_Raw data_:
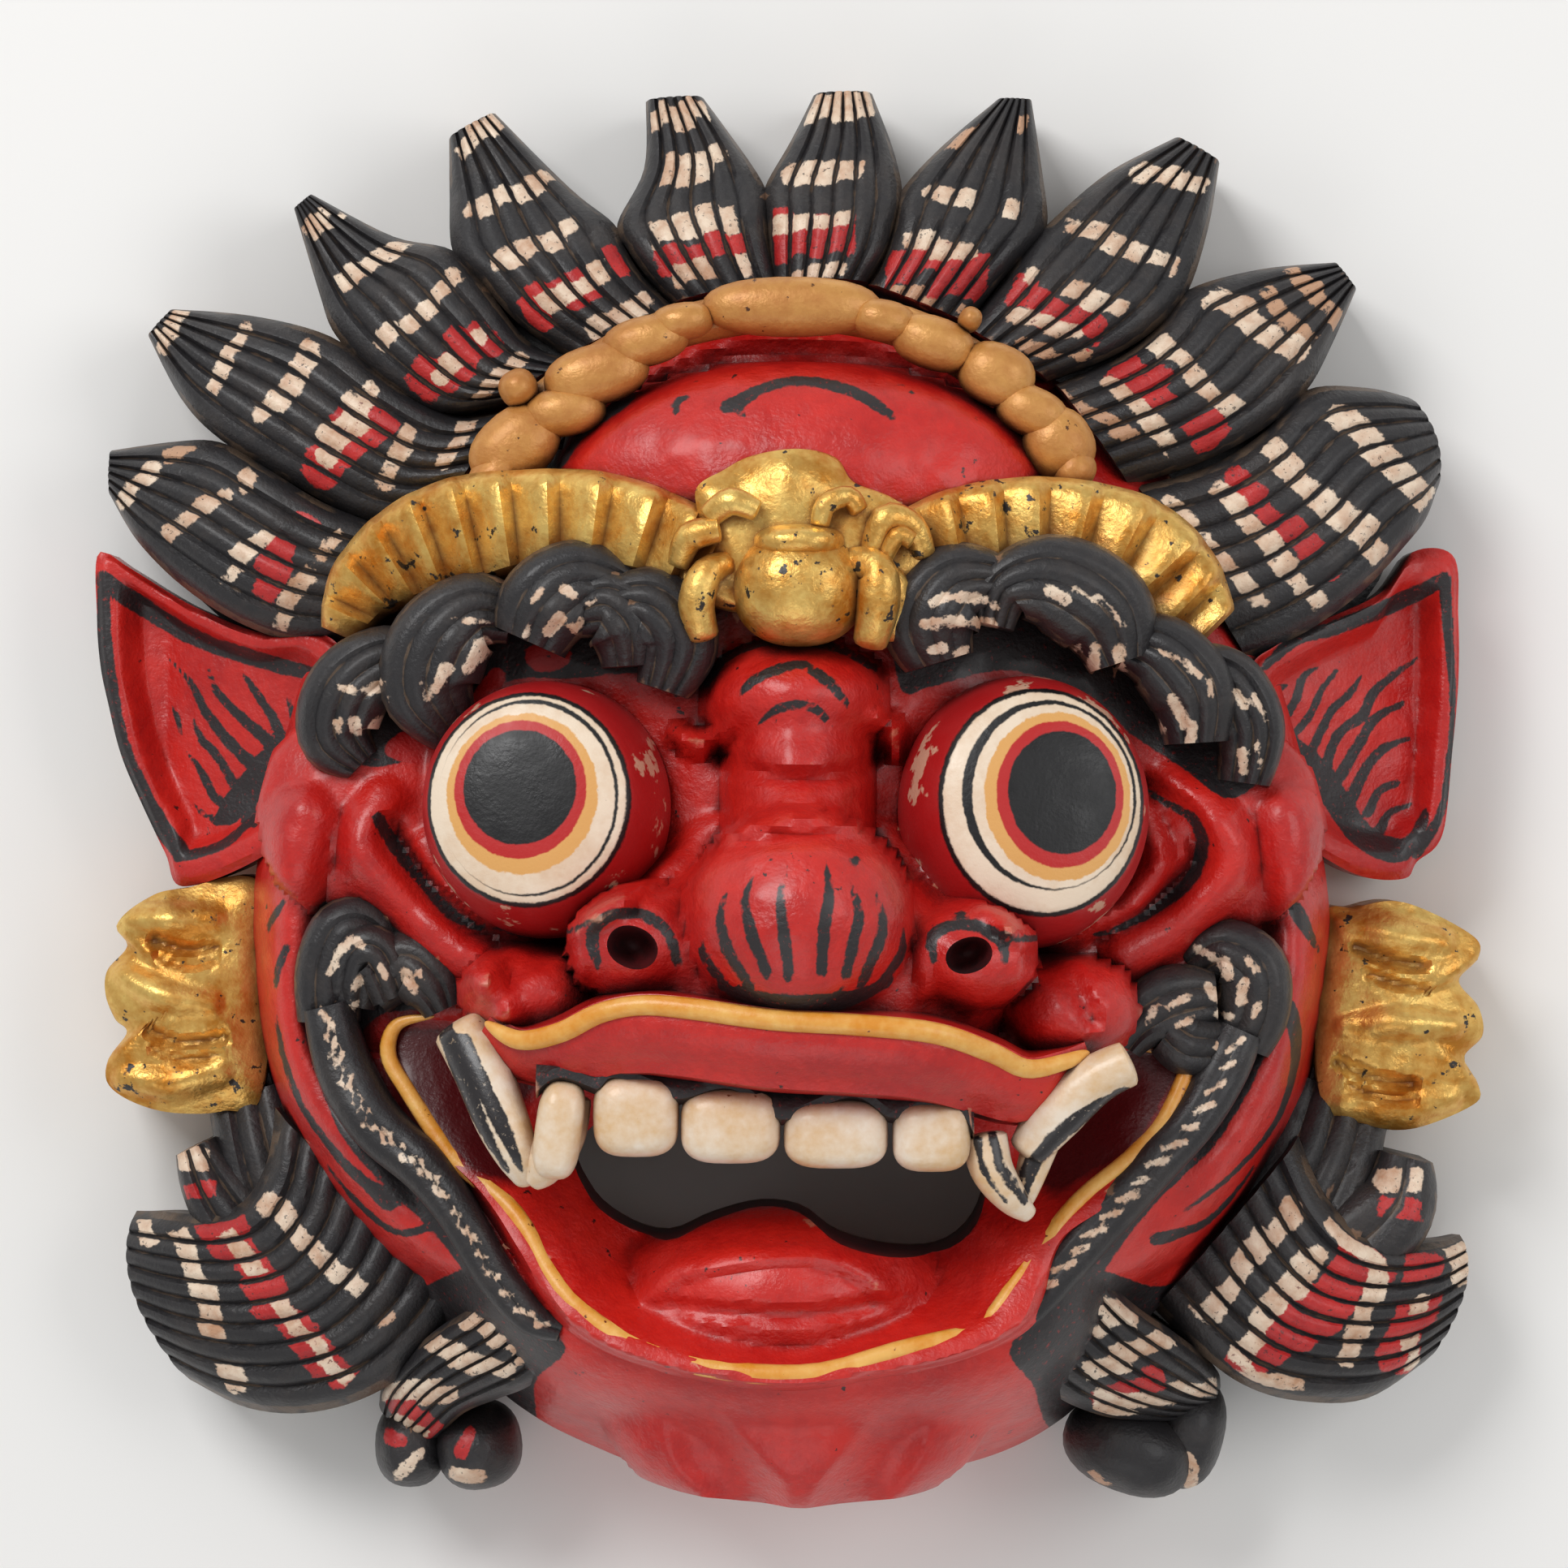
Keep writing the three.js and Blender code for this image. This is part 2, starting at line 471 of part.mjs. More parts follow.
/** Pointed ear: a dished plate with a raised rim, thicker towards the head. */
function ear({ corners, centre }) {
  const height = (x, y, share) => 19 + 0.55 * Math.max(0, 122 - Math.abs(x)) + 6 * smoothstep((share - 0.62) / 0.25);
  return relief(corners, centre, { around: 20, rings: shares(3), height, base: 8 });
}

const EAR_ORNAMENTS = [
  { corners: [[-98, -20], [-115, -20], [-124.5, -22], [-130, -25.5], [-128, -29.5], [-132, -34], [-132.5, -39.5], [-130.5, -44.5], [-127.5, -48], [-132, -52], [-132, -57], [-127, -60.5], [-119, -62], [-110, -62.5], [-98, -58]], centre: [-114, -41] },
  { corners: [[98, -26], [112, -23], [120.5, -21.5], [132, -28], [133, -32.5], [129.5, -36.5], [133, -42], [133.8, -47.5], [130.5, -52], [133, -57], [132, -61], [121, -65.5], [111.5, -64.5], [98, -58]], centre: [115, -43] },
];

/** Gilded ear ornament of three rounded lobes, one above another. */
function earOrnament({ corners, centre }) {
  const height = (x, y, share) => 24 + 9 * Math.sqrt(1 - 0.75 * share * share) + 2.4 * Math.cos((6 * Math.PI * (y - centre[1])) / 42);
  return relief(corners, centre, { around: 22, rings: shares(3), height, base: 8 });
}

// ---------------------------------------------------------------- assembly

function maskSolid() {
  const crownBoard = relief(CROWN_EDGE, [0, 50], {
    around: 30, rings: [1], height: (x, y, share) => lerp(CROWN_BOARD.inner, CROWN_BOARD.edge, share ** 2),
  });
  const shell = joined([head(), jaw(), crownBoard, ...EARS.map(ear), ...EAR_ORNAMENTS.map(earOrnament)]);
  const hair = [
    ...FLAMES.map((controls) => lock(controls, { under: [BACK, 5] })),
    ...SIDE_LOCKS.map(({ controls, strands, steps }) => lock(controls, { strands, steps, crown: 12 })),
    ...BEARD_KNOBS.map(({ at, radii }) => ball(at, radii, { wide: 8, tall: 5 })),
  ];
  const nostrils = joined(NOSTRILS.map(({ at, radii }) => ball(at, radii, { wide: 8, tall: 5 })));
  const open = joined([shell, ...hair]).subtract(hollow()).subtract(mouthHole()).subtract(nostrils);
  const carved = [
    eye(-44.5, -4, -9), eye(42.5, -4.5, 9),
    ...FOLDS.map((c) => bar(c, { steps: 5, sides: 4, depth: 1.2 })),
    ...CHEEKS.map((c) => bar(c, { steps: 8, sides: 6, depth: 1.3 })),
    upperLip(),
    ...teeth(),
    ...ROPES.map((c) => lock(c.map(([x, y, z, r]) => [x, y, z + 5, r]), { strands: 1, steps: 7, crown: 5, groove: 0.8, under: [46, 52] })),
    ...MOUTH_CURLS.map((c) => bar(c, { steps: 4, sides: 4 })),
    ...BROW_CURLS.map((c) => lock(c, { strands: 1, steps: 4, crown: 6, groove: 1.2, under: [52, 52] })),
    ...BANDS.map(foldedBand),
    leafBorder(), ...jewel(),
  ];
  const pieces = joined([open, ...carved]).decompose();
  return pieces.reduce((best, piece) => (piece.volume() > best.volume() ? piece : best));
}

/** Indexed geometry of a solid, moved so that its outline is centred over the origin. */
function toGeometry(solid) {
  const { vertProperties, triVerts } = solid.getMesh();
  const geometry = new THREE.BufferGeometry();
  geometry.setAttribute('position', new THREE.BufferAttribute(vertProperties, 3));
  geometry.setIndex(new THREE.BufferAttribute(triVerts, 1));
  geometry.computeBoundingBox();
  const { min, max } = geometry.boundingBox;
  geometry.translate(-(min.x + max.x) / 2, -(min.y + max.y) / 2, BACK - min.z);
  geometry.computeVertexNormals();
  return geometry;
}

const wood = new THREE.MeshStandardMaterial({ color: 0xb02a26, roughness: 0.42, metalness: 0 });
const mask = new THREE.Mesh(toGeometry(maskSolid()), wood);
mask.name = 'mask';

const barongMask = new THREE.Group();
barongMask.add(mask);
export default barongMask;
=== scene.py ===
"""Finished surfaces and studio of a carved and painted barong mask that lies on its flat back.

Carving sizes are in millimetres, with +Z out of the face, +Y towards the crown and +X to the
viewer's right. Every carved form is cut into one closed shell, as the mask is one piece of wood.
"""
import json
import logging
import math
from dataclasses import dataclass, field
from enum import Enum
from typing import Callable, Sequence

import bpy
import numpy as np
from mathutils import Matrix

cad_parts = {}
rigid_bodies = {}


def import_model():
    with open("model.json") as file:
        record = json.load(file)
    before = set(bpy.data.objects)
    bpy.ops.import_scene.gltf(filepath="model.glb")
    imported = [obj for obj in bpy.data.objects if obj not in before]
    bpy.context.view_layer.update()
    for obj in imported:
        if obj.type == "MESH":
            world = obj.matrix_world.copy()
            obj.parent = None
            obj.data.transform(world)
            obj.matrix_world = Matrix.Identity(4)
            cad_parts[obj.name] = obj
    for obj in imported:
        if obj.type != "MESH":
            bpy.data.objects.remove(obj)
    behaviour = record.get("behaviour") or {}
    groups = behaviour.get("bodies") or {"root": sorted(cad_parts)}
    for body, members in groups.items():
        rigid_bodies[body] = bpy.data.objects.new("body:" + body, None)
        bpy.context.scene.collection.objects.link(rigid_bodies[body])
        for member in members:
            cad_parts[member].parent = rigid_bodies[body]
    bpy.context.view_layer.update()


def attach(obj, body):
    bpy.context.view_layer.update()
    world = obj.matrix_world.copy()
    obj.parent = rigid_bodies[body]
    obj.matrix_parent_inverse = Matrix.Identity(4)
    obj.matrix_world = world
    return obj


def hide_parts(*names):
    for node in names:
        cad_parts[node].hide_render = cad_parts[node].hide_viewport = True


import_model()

log = logging.getLogger("barong_mask")

Rows = Sequence[Sequence[float]]
Height = Callable[[np.ndarray, np.ndarray, np.ndarray], np.ndarray]

MM = 0.001
# From the carver's middle line to the middle of the mask's box.
CENTRING = (0.28, -1.07)
# Middle of the head, below the middle of the crown.
HEAD_MIDDLE = -22


# ---------------------------------------------------------------- small maths


def smoothstep(v: np.ndarray) -> np.ndarray:
    """Smooth rise from 0 to 1 as v goes from 0 to 1."""
    v = np.clip(v, 0.0, 1.0)
    return v * v * (3.0 - 2.0 * v)


def soft_max(a: np.ndarray, b: np.ndarray, blend: float) -> np.ndarray:
    """Larger of two heights, rounded over a band of width blend where they meet."""
    h = np.maximum(blend - np.abs(a - b), 0.0)
    return np.maximum(a, b) + h * h / (4.0 * blend)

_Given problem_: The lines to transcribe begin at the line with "const wood = new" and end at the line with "before = set(bpy.data.objects)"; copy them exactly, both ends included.

_Answer to the problem_:
const wood = new THREE.MeshStandardMaterial({ color: 0xb02a26, roughness: 0.42, metalness: 0 });
const mask = new THREE.Mesh(toGeometry(maskSolid()), wood);
mask.name = 'mask';

const barongMask = new THREE.Group();
barongMask.add(mask);
export default barongMask;
=== scene.py ===
"""Finished surfaces and studio of a carved and painted barong mask that lies on its flat back.

Carving sizes are in millimetres, with +Z out of the face, +Y towards the crown and +X to the
viewer's right. Every carved form is cut into one closed shell, as the mask is one piece of wood.
"""
import json
import logging
import math
from dataclasses import dataclass, field
from enum import Enum
from typing import Callable, Sequence

import bpy
import numpy as np
from mathutils import Matrix

cad_parts = {}
rigid_bodies = {}


def import_model():
    with open("model.json") as file:
        record = json.load(file)
    before = set(bpy.data.objects)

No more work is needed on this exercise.